Hochstein declined to speak to The Associated Press after appearing on stage at the Abu Dhabi conference.

President Joe Biden, who traveled to Saudi Arabia in July and fist-bumped Crown Prince Mohammed bin Salman before a meeting, recently warned the kingdom that "there's going to be some consequences for what they've done."

Saudi Arabia lashed back, publicly claiming the Biden administration sought a one-month delay in the OPEC cuts that could helped reduce the risk of a spike in gas prices ahead of the U.S. midterm elections Nov. 8.

The back-and-forth between Riyadh and Washington shows how tense relations remain between the two countries since the 2018 gruesome killing of Washington Post columnist Jamal Khashoggi by Saudi security forces. American intelligence agencies believe the slaying came at Prince Mohammed's order.

The Soufan Center, a New York-based think tank, said Monday that it appeared "trust and mutual respect between the United States and Saudi Arabia appear to have reached a nadir" amid the dispute.

"The U.S.-Saudi relationship could fundamentally shift to an almost purely transactional one, characterized by `strategic drift,' as Riyadh continues to act against its own self-interest, a move borne of spite, not strategy," the center said.
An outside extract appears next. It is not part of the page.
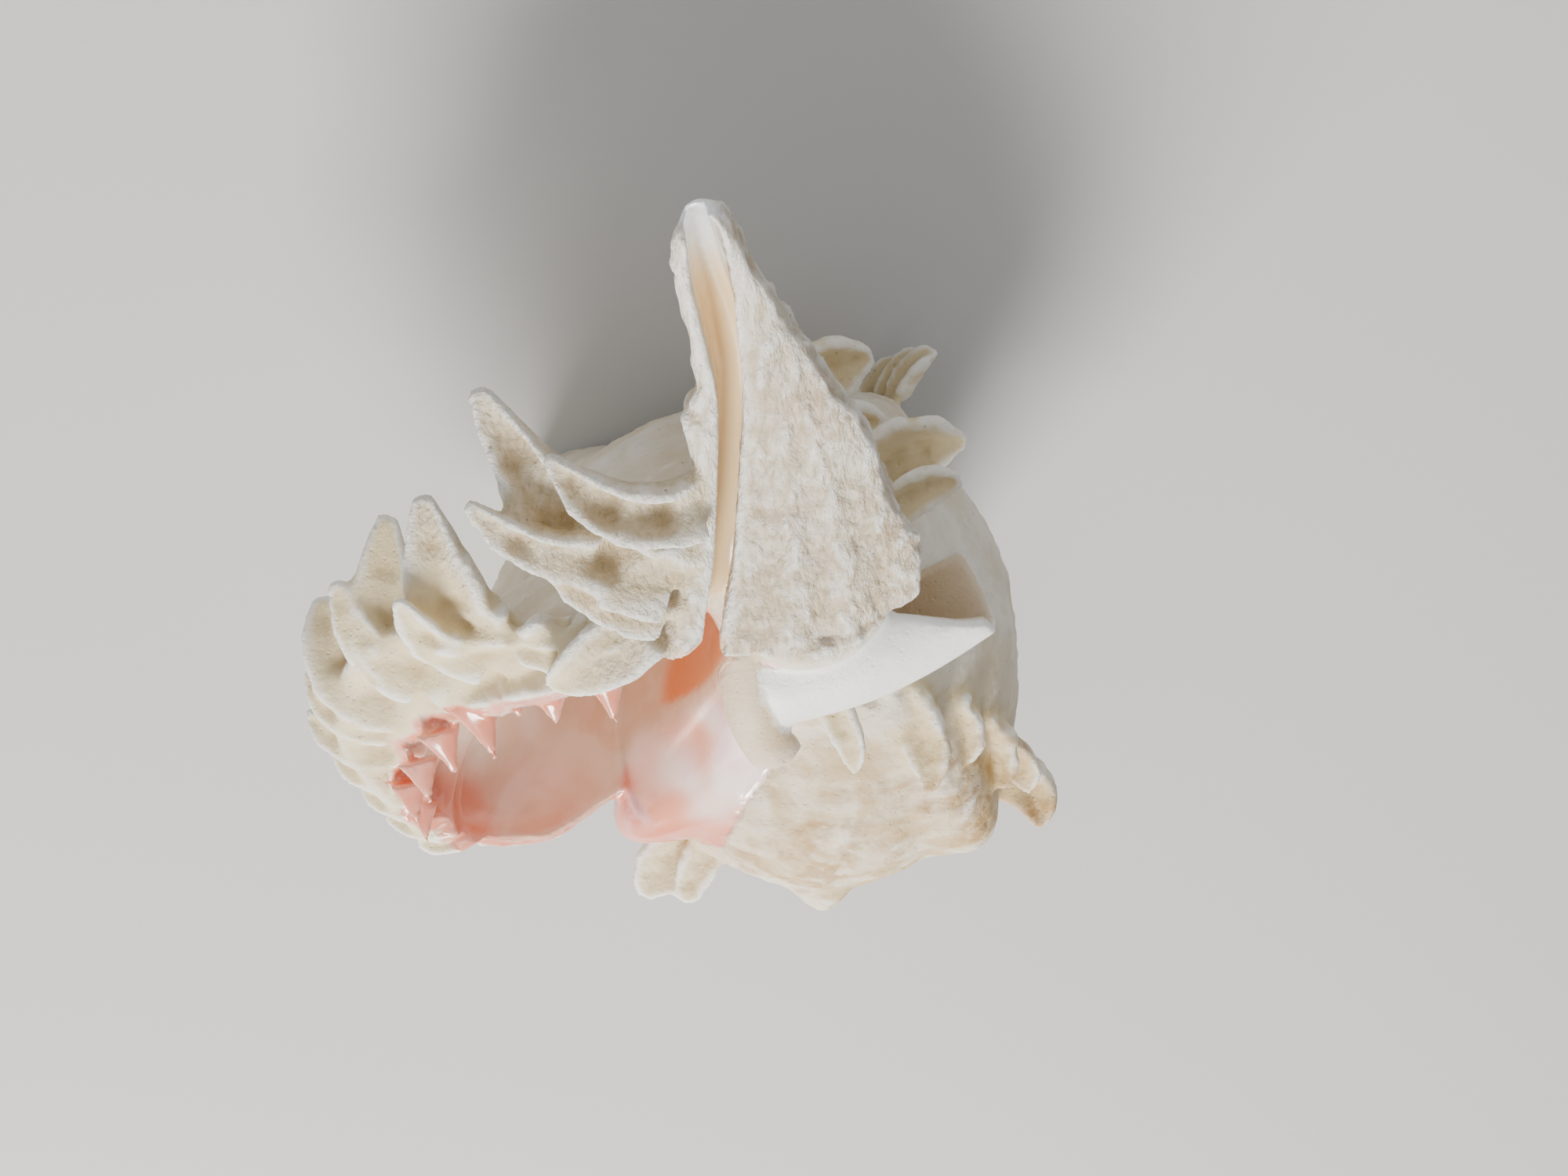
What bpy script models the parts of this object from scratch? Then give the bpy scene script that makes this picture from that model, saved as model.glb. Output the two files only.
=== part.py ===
"""Murex shell: a large, three-varixed shell with fluted fronds, one closed solid.

The shell is shaped in its growth frame, in millimetres: the coiling axis is Z, the apex is the
origin, the siphonal canal points down -Z, the outer lip is at +X and the back of the shell at +Y.
A height is given as h, the distance below the apex. The finished shell is then turned to lie on a
table, on the fronds of its back, with its aperture up.
"""
import math

import bmesh
import bpy
from mathutils import Matrix, Vector

MM = 0.001

# Coiling: every length grows by this factor for each radian that the shell turns
GROWTH = 0.094
LIP_AZIMUTH = 200.0
FIRST_TURN = -1560.0
TURN_STEP = 6.0

# Whorl outline as (radius, h) at the lip, from the suture round to the base of the canal
WHORL = [(20, 40), (28, 45), (34, 50), (38, 56), (39, 64), (38, 74), (34, 86), (27, 97), (20, 106), (14, 114)]
AXIS_GAP = 0.5
# The same points where the lip flares, with the turn in degrees by which each leads or lags
FLARE = [(20, 40), (27, 44), (36, 46.5), (44, 50.5), (48.5, 57), (49, 68), (46, 77),
         (40, 87), (32, 96), (22, 106)]
LEAD = [6, 9, 10.5, 5, 1.5, -2, -4, -3, 1, 7]
FLARE_START = -34.0
FLARE_FULL = -9.0

# Varices stand about a third of a turn apart, with a shoulder knob midway between them
VARIX_TURNS = [-120.0, -234.0] + [-120.0 * k for k in range(3, 12)]
VARIX_WEAR = 0.5
VARIX_BACK = 14.0
VARIX_FRONT = 9.0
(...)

"If Saudi Arabia again votes to cut production, it will lead to a further rift with the United States and will signal Riyadh's growing drift closer to Moscow," it added.

Meanwhile, the world's thirst for oil only will increase. An OPEC outlook published Monday estimates by 2045, global demand for oil will reach 101 million barrels a day -- up from 88 million barrels a day in 2021.

Oil will remain the world's No. 1 energy source, even with the growing concerns with global climate change, OPEC said.

"The reality globally, as we know, is that there is a huge shortfall in investments to meet this expected future demand growth," OPEC Secretary-General Haitham Al Ghais said. "The sustainability of the global energy system is actually at stake."